Il teutonico Gianmario Ferramonti, già collaboratore del professor Miglio, imprenditore, è un tipo diretto, uno che non le manda a dire. Ex tesoriere della Lega Nord, già leader di un fantomatico Partito delle imprese, poi al servizio di Trump in Italia con le sue reti di associazioni organizzate per fare da sceneggiatura a The Donald, è un faccendiere di cui le nostre cronache sentono periodicamente la mancanza.

Di lui sono emerse e ottime “entrature” negli ambienti dei servizi italiani e stranieri, tanto da essere ritenuto da molti un uomo “legato alla Cia” o comunque ad ambienti dei servizi. Ci dice molto di lui il suo strettissimo rapporto con Iginio Di Mambro, personaggio di grandissimo attivismo massonico – non sappiamo se Michelangelo Di Mambro, uomo dell’Ufficio affari riservati di Federico Umberto D’Amato dai primi giorni del 1970, sia un suo congiunto. Erano così vicini che Ferramonti (che pure dice di sé “non sono un massone”) chiamava affettuosamente Di Mambro con l’appellativo di papà.

Un giorno lo chiamò al telefono davanti a me, ma Di Mambro rifiutò il contatto. Delusa, me ne feci una ragione, l’impresa non era facile: lì siamo ai vertici di un potere occulto che chissà come avrà pesato sulle vicende del nostro Paese e di cui Ferramonti è stato una pedina. Di Mambro aveva conosciuto Charles Poletti, colonnello dell’Oss (progenitrice della Cia) poi governatore dell’amministrazione militare alleata a Roma, in Sicilia, dove Poletti istituzionalizza la mafia come “consulente” e “interprete” del governo alleato americano e dove fin dal 1942, insieme ai primi agenti di Max Corvo e Vincent Scamporino, è ospitato da notabili mafiosi, come racconta quel pozzo di notizie che è Gli americani in Italia, il libro di Roberto Faenza e Marco Fini, pubblicato nel 1976 da Feltrinelli.

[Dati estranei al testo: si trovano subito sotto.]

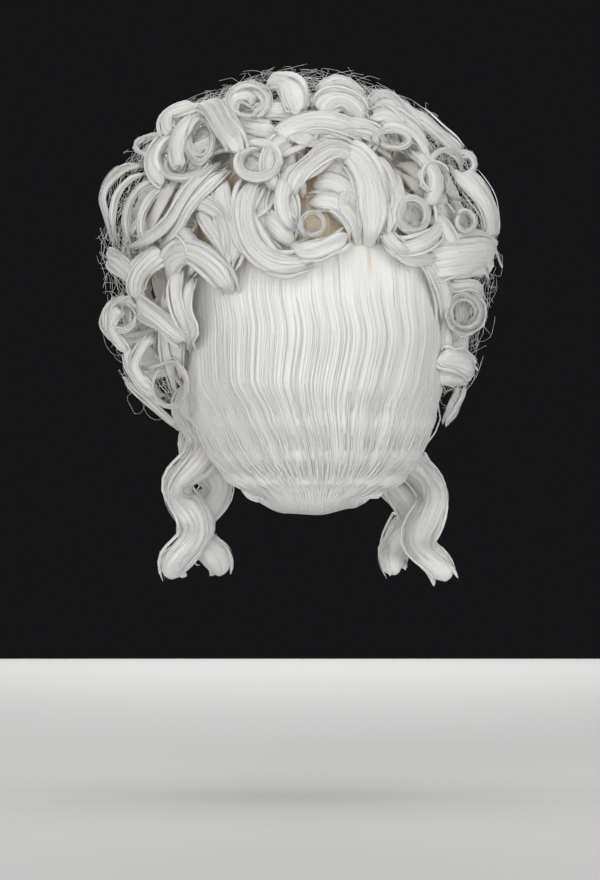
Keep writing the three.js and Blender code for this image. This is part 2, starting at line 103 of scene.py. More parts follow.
# Curls that pass the eye as an arched lock: width, how far the lock stands off the root hair
# at its ends and its middle, and the places that it passes as seen from behind, across to the
# wearer's left and up from the crown seat. All are in millimetres.
ARCHED_LOCKS = {
    "curl_top_1": (15, 14, 28, ((82, 66), (72, 62), (63, 47), (54, 31), (48, 14))),
    "curl_top_3": (18, 14, 28, ((34, 74), (24, 80), (13, 76), (7, 62), (5, 46))),
    "curl_top_4": (18, 14, 24, ((-8, 50), (-16, 63), (-28, 66), (-40, 58), (-46, 46))),
    "curl_top_5": (5, 14, 27, (
        (-50, 56), (-51, 66), (-58, 72), (-68, 69), (-77, 58), (-87, 46), (-94, 36))),
    "curl_top_6": (13, 14, 25, ((-72, 58), (-88, 53), (-103, 41), (-115, 31), (-122, 20))),
    "curl_upper_2": (15, 12, 23, ((24, 30), (12, 43), (-11, 48), (-34, 42), (-44, 29))),
    "curl_upper_3": (13, 12, 24, ((14, -14), (8, 2), (-4, 14), (-20, 24), (-34, 20), (-46, 6))),
    "curl_left_2": (4, 10, 22, ((122, 18), (139, 15), (153, 4), (158, -8), (155, -22), (150, -42))),
    "curl_left_3": (13, 10, 22, ((154, -50), (148, -56), (138, -64), (126, -74))),
    "curl_left_7": (14, 10, 22, ((104, -50), (116, -56), (128, -67), (131, -81), (125, -93))),
    "curl_left_8": (14, 10, 24, ((131, -86), (124, -94), (110, -105), (96, -116), (86, -122))),
    "curl_right_2": (18, 12, 26, ((-112, 14), (-127, 4), (-139, -12), (-143, -32), (-134, -42))),
    "curl_right_4": (27, 10, 26, ((-86, -62), (-104, -58), (-124, -54), (-140, -52), (-144, -62))),
    "curl_right_6": (20, 5, 12, ((-98, -142), (-106, -142), (-116, -142), (-125, -143), (-129, -147))),
    "curl_right_7": (14, 9, 22, ((-84, -50), (-94, -60), (-102, -74), (-106, -90), (-104, -108))),
    "curl_middle_2": (15, 12, 22, ((62, 4), (64, -14), (58, -34), (56, -52), (60, -66))),
    "curl_middle_3": (12, 9, 22, ((92, -16), (78, -16), (64, -25), (56, -42), (57, -60))),
    "curl_middle_4": (17, 9, 23, ((106, -72), (102, -58), (88, -53), (72, -62), (61, -76), (56, -86))),
    "curl_middle_6": (16, 12, 24, (
        (34, 4), (43, -6), (47, -22), (44, -40), (34, -55), (20, -62), (4, -62), (-10, -54))),
    "curl_middle_7": (22, 12, 25, ((-20, 20), (-36, 20), (-46, 4), (-50, -16), (-50, -34), (-46, -52))),
    "curl_middle_8": (11, 9, 21, ((-46, 24), (-58, 12), (-65, -8), (-63, -26), (-57, -42))),
}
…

Circostanza che fa scrivere ad un noto giornalista: “Iginio Di Mambro, un pezzo grosso della massoneria, quello che preparò lo sbarco alleato in Sicilia” (Massimo Martinelli, Il Messaggero, 20 settembre 1996). Già dal 1947 affiliato alla Loggia Gabriele Ferretti, Di Mambro ha un curriculum massonico lunghissimo (spiegato dalla consulenza dell’esperta di massoneria Piera Amendola, già braccio destro di Tina Anselmi alla Commissione P2, per la Procura di Aosta dove si svolse l’inchiesta Phoney Money). In un carteggio molto complesso e molto importante degli anni Sessanta tra Di Mambro, il generale Giuseppe Pièche e Randolfo Pacciardi, i tre scrivono della necessità di preparare e addestrare gruppi di giovani.

Iginio aveva una speciale capacità: orientare chiunque andasse alla sua corte verso la giusta obbedienza massonica, in modo che i bisogni di ciascuno possano essere soddisfatti. E poi ha fatto parte di molteplici organizzazioni massoniche, a volte anche contemporaneamente, e con quelle di cui non faceva parte intratteneva fitti e qualificati rapporti. Era costantemente informato della vita interna delle più importanti famiglie massoniche operanti nel nostro paese; dalla sua agenda, sequestrata nell’ambito dell’inchiesta di Aosta, è emersa l’ampia gamma di contatti di cui disponeva – erano annotati gli appuntamenti con Franco Evangelisti e altre persone di varia caratura professionale o politica.

Forse per questo Gianmario Ferramonti lo aveva cercato quando tentava di far decollare il progetto leghista? Nelle agende di Di Mambro spuntò anche il nome di Roberto Napoli: i due avevano avuto una serie di appuntamenti. Napoli era l’agente del Sisde che gestì la fonte Achille da cui nacque il dossier sui magistrati di Milano. Antonio Di Pietro fu messo in guardia proprio da Gianmario Ferramonti. Storie dell’Italia di ieri e, forse, di oggi.